May 22, 1999 is the General Election Day that The Cherokee Nation of Oklahoma Election Commission carries out Legislative Act No. 7-97, the Cherokee Nation Code Annotated, and the Constitution of the Cherokee Nation, for the purpose of conducting Cherokee Nation Elections. Part of the eligibility to vote requires registration with the Nation, and information is available at the website. The Cherokee Nation also can be reached at: P. O. Box 1188, Tahlequah, Oklahoma 74465-0948. Phone 918-458-5899 or 1-800-353-2895; fax 918-458-6101.

Mankiller's Papers Are Donated to OU Western Archive


A collection of former Cherokee Chief Wilma Mankiller's documents were presented to the University of Oklahoma Western Archive during ceremonies October 2, 1998, in Monnet Hall at OU. The papers, which will become part of OU's Western History Collections, cover the 10 years she served as the leader of the Cherokee Nation of Oklahoma.
- From the Tulsa World On-Line (October 2, 1998)


Poetry Corner


The following is a poem by a new member of both CCS and Wordcraft Circle of Native Writers & Storytellers
"Crescent Eyes" By Joan Douglas/Cherokee
You ask me yet again:
"Your daughters, their eyes are so ‘slanted’?"

I reply, telling you and all the others:
"Yes, they’re fine. It’s just my Cherokee blood that shapes their eyes like mine!"

My eyes, dark brown and crescent-shaped, invoke no questions nor stares from you.

But, because my daughters bear sky-blue orbs behind their crescent eyes, curious stares invade their innocence.

"Mom, why don’t they believe us when we tell them we’re part-Cherokee?" two young voices implore.

"No matter," I say to my robin’s egg blue-eyed girls.
"Can you think what our ancestors would say?"

‘Our blood still flows in your veins and causes your hearts to beat.
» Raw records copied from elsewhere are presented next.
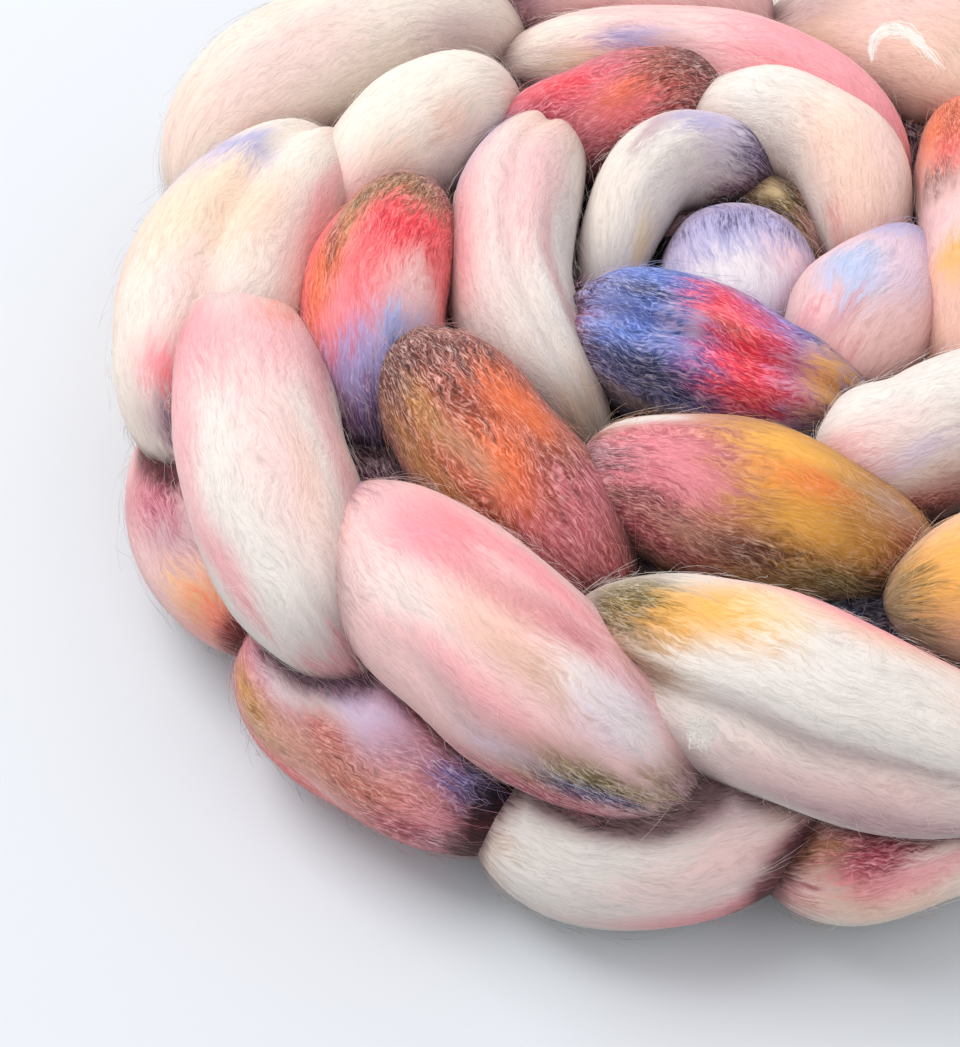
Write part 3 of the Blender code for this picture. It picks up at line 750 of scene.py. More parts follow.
def dyes_of(lobe):
    """The lobe's own dye table, or for one that has none a plain dye with patches by seeded dice.

    The loops that lie deep between the rows get the dark colours: partly dark dye and partly painted
    shade of the crevice that they lie in.
    """
    if lobe.name in DYEING:
        return DYEING[lobe.name]
    dice = random.Random(PATCH_SEED + lobe.number)
    patches = [
        (dice.choice(STRONG), *(dice.uniform(*span) for span in GUESSED.values()))
        for _ in range(GUESSED_PATCHES)
    ]
    if lobe.name.startswith("between_"):
        return (dice.choice(DARK_DYES_AND_SHADE), *patches[:1])
    return (dice.choice(PALE), *patches)


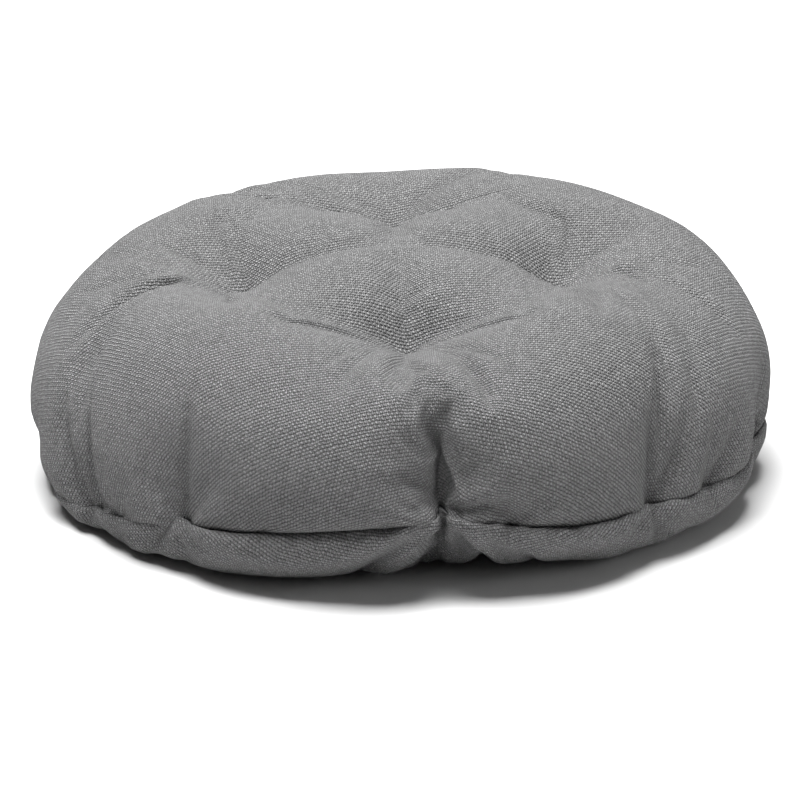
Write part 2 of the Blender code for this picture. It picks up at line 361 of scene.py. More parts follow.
# The valleys run to the front and back, and to the sides: their place across, where their tufts are along
# them, and how far they reach that way, in metres on the cut.
VALLEYS_TO_FRONT = ((0, TOP_TUFTS_IN_CUT, 0.128), (TOP_TUFTS_IN_CUT, 0, 0.085))
VALLEYS_TO_SIDES = ((0, TOP_TUFTS_IN_CUT, 0.168), (TOP_TUFTS_IN_CUT, 0, 0.095))
VALLEY_RISE = 0.043
VALLEY_LENGTH = 0.045


def valleys(cut):
    """For each point, how near it lies to a valley from 0 to 1, and how high the valley's floor is."""
    x, y = np.abs(cut[:, 0]), np.abs(cut[:, 1])
    near, floor = np.zeros(len(cut)), np.zeros(len(cut))
    for lines, across, along in ((VALLEYS_TO_FRONT, x, y), (VALLEYS_TO_SIDES, y, x)):
        for place, tuft, reach in lines:
            line = np.exp(-(((across - place) / VALLEY_WIDTH) ** 2))
            line = line * np.clip((reach - along) / VALLEY_FADE, 0, 1)
            height = TUFT_HOLD_TOP + VALLEY_RISE * (1 - np.exp(-np.abs(along - tuft) / VALLEY_LENGTH))
            floor = np.where(line > near, height, floor)
            near = np.maximum(near, line)
    return near, floor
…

This, then, is our prayer for you: May your and our gentle souls soar high above the ones who would doubt you so, for by doubting you, they doubt us, also. Know that we are always with you.’
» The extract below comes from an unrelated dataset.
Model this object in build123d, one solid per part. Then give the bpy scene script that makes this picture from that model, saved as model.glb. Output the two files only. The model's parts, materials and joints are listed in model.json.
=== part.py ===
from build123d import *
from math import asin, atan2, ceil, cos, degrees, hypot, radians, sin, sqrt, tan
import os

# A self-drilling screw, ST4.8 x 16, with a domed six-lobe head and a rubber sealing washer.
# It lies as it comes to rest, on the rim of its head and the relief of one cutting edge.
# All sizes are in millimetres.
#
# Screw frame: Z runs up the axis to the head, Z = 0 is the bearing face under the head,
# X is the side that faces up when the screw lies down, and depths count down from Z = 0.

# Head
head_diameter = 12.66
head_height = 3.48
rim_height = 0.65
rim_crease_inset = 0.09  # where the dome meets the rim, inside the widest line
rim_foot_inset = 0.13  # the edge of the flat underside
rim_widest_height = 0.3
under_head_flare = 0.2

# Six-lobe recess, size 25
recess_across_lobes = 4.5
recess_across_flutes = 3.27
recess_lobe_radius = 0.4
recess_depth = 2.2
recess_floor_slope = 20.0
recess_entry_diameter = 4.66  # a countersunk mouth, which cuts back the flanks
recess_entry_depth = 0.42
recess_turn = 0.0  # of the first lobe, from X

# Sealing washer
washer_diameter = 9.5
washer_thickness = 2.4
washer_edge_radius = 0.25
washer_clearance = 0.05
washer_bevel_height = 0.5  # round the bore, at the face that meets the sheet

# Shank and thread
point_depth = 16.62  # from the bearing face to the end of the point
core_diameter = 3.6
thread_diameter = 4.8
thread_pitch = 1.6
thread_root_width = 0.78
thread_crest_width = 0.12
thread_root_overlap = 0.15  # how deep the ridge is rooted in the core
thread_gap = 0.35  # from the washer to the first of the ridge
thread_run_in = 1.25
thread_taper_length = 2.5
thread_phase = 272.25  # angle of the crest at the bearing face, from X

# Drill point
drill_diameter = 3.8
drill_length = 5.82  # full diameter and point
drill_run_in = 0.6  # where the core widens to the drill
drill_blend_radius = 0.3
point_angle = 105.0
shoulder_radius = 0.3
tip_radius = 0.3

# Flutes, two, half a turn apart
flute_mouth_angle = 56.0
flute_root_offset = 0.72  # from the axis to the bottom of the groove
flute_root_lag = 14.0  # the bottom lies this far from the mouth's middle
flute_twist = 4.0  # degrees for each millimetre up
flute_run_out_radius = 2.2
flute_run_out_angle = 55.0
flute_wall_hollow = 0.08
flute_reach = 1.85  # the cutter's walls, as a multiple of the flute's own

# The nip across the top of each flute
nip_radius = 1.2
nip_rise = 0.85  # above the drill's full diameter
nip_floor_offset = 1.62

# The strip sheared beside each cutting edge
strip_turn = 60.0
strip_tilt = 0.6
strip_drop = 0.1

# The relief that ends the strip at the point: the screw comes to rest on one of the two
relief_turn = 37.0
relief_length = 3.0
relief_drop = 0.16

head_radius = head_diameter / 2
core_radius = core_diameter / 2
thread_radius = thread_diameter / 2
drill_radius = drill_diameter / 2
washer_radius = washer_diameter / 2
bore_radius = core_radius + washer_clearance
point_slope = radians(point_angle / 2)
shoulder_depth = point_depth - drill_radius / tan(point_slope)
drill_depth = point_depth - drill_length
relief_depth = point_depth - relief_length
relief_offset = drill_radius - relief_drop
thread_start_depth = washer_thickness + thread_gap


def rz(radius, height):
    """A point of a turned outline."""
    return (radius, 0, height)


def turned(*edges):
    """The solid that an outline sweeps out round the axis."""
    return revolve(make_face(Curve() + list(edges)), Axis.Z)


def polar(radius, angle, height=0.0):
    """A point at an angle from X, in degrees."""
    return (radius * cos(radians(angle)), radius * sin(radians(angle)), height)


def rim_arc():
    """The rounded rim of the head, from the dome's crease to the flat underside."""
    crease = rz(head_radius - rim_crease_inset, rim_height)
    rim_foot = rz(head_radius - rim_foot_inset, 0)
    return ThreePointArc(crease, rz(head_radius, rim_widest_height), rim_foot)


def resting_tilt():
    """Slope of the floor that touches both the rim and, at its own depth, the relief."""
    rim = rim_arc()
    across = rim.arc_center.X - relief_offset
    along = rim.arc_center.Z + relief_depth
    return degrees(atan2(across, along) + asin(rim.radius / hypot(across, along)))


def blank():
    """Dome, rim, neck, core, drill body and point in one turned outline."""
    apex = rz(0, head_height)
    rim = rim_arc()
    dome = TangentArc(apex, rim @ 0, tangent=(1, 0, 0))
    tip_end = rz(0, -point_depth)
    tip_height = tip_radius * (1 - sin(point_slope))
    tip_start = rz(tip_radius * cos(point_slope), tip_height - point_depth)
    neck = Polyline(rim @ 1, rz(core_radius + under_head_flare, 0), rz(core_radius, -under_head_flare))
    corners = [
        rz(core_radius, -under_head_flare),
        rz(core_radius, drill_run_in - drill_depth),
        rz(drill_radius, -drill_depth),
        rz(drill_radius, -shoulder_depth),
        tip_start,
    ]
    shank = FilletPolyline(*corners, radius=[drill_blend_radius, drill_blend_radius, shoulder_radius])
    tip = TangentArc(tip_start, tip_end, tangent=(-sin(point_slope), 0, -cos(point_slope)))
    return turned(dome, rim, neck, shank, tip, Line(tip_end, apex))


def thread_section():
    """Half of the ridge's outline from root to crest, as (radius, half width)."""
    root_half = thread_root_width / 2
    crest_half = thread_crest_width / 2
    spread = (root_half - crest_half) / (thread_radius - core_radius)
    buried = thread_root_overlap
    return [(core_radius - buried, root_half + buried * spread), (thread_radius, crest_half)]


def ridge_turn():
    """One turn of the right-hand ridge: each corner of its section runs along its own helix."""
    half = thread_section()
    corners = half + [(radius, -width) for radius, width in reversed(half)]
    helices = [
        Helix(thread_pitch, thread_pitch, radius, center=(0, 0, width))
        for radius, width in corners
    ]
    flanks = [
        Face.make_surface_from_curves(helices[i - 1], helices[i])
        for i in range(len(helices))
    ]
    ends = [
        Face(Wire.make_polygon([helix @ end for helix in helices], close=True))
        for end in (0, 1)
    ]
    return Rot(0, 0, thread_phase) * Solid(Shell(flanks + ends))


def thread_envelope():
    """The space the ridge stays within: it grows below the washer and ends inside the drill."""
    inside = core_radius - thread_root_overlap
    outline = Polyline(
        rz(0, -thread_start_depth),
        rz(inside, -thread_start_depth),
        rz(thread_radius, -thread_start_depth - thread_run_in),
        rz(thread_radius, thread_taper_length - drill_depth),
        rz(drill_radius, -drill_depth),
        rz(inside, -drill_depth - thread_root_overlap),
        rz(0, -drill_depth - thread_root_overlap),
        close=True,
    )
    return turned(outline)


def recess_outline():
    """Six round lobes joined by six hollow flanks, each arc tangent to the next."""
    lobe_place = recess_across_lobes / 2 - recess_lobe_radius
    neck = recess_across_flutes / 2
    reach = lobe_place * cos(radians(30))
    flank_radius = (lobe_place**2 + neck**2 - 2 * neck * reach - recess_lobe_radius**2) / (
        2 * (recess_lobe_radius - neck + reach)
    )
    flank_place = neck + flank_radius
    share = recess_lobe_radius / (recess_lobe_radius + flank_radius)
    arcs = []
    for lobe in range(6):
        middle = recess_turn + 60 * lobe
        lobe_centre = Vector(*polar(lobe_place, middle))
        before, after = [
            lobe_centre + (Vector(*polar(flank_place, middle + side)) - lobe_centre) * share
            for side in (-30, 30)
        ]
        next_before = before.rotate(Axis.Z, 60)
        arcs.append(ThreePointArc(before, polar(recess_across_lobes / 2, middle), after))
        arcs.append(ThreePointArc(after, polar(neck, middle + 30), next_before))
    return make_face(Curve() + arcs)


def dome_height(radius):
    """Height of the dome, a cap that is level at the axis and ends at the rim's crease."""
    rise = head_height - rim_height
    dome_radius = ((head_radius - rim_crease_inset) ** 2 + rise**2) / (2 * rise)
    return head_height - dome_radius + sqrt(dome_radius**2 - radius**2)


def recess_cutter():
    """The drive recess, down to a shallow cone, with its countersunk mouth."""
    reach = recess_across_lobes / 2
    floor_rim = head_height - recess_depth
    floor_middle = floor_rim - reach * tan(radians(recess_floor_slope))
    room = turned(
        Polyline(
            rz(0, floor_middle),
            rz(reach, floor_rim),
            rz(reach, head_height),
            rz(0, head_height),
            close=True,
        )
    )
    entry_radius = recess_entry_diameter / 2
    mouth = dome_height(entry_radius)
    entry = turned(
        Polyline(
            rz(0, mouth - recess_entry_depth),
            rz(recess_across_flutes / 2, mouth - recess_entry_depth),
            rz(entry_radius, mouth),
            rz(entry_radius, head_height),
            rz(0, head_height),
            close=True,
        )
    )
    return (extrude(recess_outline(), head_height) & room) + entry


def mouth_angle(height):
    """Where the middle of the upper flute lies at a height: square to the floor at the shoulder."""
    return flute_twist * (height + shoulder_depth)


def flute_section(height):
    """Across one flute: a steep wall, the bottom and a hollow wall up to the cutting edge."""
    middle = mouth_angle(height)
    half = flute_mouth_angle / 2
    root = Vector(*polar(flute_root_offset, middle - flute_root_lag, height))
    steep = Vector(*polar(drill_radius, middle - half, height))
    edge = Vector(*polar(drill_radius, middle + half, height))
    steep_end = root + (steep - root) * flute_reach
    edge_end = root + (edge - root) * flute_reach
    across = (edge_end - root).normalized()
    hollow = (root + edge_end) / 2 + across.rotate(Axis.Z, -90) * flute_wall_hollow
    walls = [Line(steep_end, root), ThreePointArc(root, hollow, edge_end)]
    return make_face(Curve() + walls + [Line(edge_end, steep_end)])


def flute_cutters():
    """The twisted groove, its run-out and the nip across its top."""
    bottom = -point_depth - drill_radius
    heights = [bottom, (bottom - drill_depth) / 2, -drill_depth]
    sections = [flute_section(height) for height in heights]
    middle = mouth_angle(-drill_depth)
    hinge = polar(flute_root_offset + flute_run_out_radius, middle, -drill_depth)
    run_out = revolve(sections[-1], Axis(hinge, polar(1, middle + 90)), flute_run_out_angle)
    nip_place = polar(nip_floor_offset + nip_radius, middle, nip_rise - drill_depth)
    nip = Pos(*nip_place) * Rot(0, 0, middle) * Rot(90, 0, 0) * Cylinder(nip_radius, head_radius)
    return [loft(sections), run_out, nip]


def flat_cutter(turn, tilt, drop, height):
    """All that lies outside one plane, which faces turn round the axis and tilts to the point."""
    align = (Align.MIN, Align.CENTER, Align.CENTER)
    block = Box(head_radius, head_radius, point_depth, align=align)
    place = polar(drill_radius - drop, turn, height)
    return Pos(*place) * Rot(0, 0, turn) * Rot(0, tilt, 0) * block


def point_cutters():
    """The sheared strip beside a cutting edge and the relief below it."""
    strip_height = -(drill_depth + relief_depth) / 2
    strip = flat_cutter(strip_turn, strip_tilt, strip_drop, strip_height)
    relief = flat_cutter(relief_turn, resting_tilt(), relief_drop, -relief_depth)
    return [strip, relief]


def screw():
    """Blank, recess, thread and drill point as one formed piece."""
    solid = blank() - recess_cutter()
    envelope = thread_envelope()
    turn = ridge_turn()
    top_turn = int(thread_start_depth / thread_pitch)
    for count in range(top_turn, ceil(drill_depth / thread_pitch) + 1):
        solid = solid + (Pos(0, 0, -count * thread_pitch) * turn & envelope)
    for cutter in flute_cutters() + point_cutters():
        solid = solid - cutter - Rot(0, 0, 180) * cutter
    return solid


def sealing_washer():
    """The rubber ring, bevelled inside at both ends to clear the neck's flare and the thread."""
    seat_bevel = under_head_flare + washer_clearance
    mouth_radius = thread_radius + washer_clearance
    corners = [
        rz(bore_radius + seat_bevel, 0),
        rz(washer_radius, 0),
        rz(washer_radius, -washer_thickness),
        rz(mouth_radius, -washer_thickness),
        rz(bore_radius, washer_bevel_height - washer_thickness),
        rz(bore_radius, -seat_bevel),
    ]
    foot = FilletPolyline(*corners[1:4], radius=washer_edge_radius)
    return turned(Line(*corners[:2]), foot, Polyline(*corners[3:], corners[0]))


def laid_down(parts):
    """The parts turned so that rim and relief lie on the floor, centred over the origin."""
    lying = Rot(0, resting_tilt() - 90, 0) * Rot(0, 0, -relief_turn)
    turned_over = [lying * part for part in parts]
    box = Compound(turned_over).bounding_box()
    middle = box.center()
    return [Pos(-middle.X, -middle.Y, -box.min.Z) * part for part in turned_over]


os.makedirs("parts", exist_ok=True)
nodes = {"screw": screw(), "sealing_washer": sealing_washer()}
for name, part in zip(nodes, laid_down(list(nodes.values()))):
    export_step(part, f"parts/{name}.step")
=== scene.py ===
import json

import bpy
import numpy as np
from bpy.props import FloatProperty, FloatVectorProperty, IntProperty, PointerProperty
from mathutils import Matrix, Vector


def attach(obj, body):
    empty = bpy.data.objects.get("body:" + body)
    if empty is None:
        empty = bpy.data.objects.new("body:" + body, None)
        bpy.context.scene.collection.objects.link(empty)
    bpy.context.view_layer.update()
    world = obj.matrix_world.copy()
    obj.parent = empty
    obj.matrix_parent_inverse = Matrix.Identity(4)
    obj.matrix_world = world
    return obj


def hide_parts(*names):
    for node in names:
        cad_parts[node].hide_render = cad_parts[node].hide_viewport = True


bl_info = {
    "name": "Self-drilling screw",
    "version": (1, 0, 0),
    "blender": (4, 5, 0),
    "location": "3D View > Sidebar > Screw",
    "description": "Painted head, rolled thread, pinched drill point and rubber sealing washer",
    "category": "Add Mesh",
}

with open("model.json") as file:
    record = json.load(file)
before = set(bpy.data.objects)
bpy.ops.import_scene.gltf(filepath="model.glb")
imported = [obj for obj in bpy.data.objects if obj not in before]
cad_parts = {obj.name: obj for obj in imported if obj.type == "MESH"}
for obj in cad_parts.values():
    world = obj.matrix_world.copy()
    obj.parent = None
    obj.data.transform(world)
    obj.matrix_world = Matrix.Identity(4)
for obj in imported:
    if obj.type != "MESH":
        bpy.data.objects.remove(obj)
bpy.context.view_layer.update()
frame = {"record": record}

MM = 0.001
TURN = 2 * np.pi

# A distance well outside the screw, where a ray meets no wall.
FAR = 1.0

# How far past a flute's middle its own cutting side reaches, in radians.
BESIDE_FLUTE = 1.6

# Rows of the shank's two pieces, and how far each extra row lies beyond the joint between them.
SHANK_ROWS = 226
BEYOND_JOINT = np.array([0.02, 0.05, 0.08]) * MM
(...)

Carroll Cocchia, newly elected member of the CCS Board of Directors and active member of Wordcraft Circle of Native Writers & Storytellers, composed this poem to honor CCS Past President Victor Carroll, who recently retired from the Board after many years of support and hard work.
"Ode To A Noble Warrior"
By Yellow Flower/Blackfoot
A special aura surrounds him -
Apparent nobility, - hinting of kings -
His spirit travels in days of old -
When his Cherokee heart took wings -

The ancient battles enthrall him -
With horses, and valor, and deeds -
His warrior’s soul, so brave, and so bold -
Racing magnificent steeds.

Fiercely proud, he follows his drum,
Wherever the cause might lead,
Helping his people - instilling the youth -
With faith to follow their creed.

His hopes, and dreams, and destinies -
He trusts to Creator’s hand -
Cherishing all his people hold dear -
Deep in their sacred land.

Intensely proud of his blood is he,
Faith profoundly embedded in stone -
With his people returning this soul-felt love -
He will never walk alone.

Written to Victor Carroll, Cherokee, with deep admiration.
Wado


Web Watch




Resource


The Indian Territory Genealogy and Historical Society is selling its Master Index of the series of books "Our People And Where They Rest", a list of cemeteries and burial sites throughout eastern Oklahoma and the Cherokee Nation Boundary. Cost is $35.00 plus tax and shipping. Phone for details: the Genealogy Society, 918-456-5511, ext. 3221.
- From the Tahlequah, OK web site. See the "Community Calendar".


Recipe Corner


Many thanks to CCS member Margret Hyme for a fun and easy recipe, that makes great traveling food (take-alongs for pow wows), and even freezes well.

Corn Fritters
Enjoy one of two main varieties - doughy little balls, laced with corn, that are deep fried, and the pancake type that are made of more corn than batter and browned in a skillet. Family tradition usually determines which kind are served. Nutrition would nod in favor of the pancake variety, described below.

One Batch
2-1/2 - 3 cups fresh, grated corn or frozen, whole-kernel corn 2 -eggs, beaten 1/4 cup water or milk 3/4 cup all-purpose flour, sifted 3/4 tsp. salt 1/8 tsp. cayenne pepper 1 tsp. baking powder 1/8 tsp. garlic powder 1/8 tsp. onion powder rosemary to taste - bruise by rolling between fingers or rub in palm of hand (one to two pinches per batch)
Tips: Use two or three batches if more than one person is eating. Fritters may be eaten plain or with flavored syrup when warm from the skillet. Freeze them individually for later use and eat plain at room temperature.